I’ve shifted teams from quarterly surveys to moment-based intercepts and watched insight density jump 3–5x. At a PLG company (~70 people), we triggered short interviews when users abandoned onboarding at step 3. Within two weeks, we uncovered a permissions issue that affected 18% of signups. Fixing it increased activation by 11%.

If you need a mental model, think in layers: behavioral trigger → short qualitative probe → follow-up deep dive. Tools like Usercall’s VoC analysis make this practical by running AI-moderated interviews at those exact moments, with controls to probe deeper when responses are vague.

Design Feedback That Produces Decisions, Not Opinions

Good VoC questions force tradeoffs. “What did you think?” yields adjectives. “What almost stopped you from completing X?” yields decisions. The goal is to surface constraints, not preferences.

Probe for counterfactuals. Ask what they would have done if your product didn’t exist, or what they tried before. This anchors feedback in real alternatives and exposes your true competition.

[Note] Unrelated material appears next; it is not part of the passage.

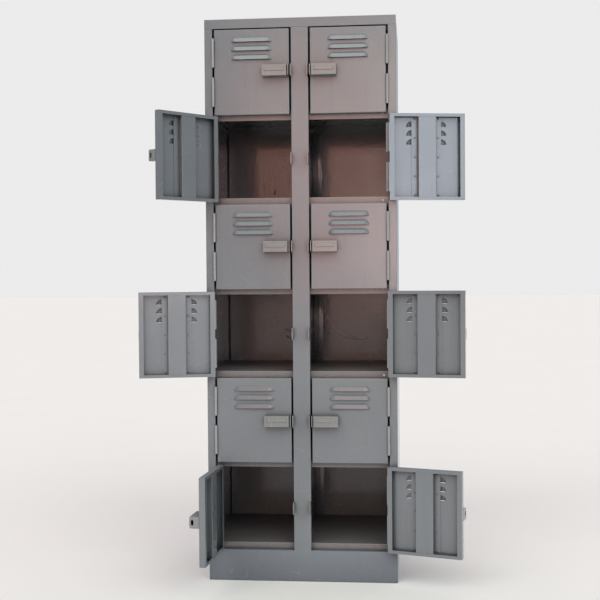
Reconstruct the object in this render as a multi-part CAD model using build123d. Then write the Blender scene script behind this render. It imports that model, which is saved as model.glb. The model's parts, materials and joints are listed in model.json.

Sequence matters more than wording. Start with behavior (“walk me through what you did”), then friction, then expectations. If you jump straight to opinions, users rationalize.

On a mobile fintech product, we replaced a post-transaction CSAT with a 2-minute interview triggered after failed payments. Instead of “rate your experience,” we asked: “What did you try, what happened, what did you expect?” Failure reasons shifted from “buggy app” to three concrete issues (bank auth timeout, unclear limits, retry loop). Engineering fixed two in a sprint; failure rate dropped 9%.

The Only Analysis That Works: Segment First, Then Theme

Segmentation before synthesis is non-negotiable. Split by user type, lifecycle stage, and trigger. Then look for patterns within each segment. Cross-segment comparisons come later.

Code for decisions, not topics. Tag feedback by implications: “blocked onboarding,” “value not perceived,” “pricing mismatch,” “trust risk.” Topic tags like “UI” or “performance” rarely map to action.

Quantify cautiously, but do quantify. Once segments are clean, estimate prevalence and impact. I care less about exact percentages and more about rank order and confidence.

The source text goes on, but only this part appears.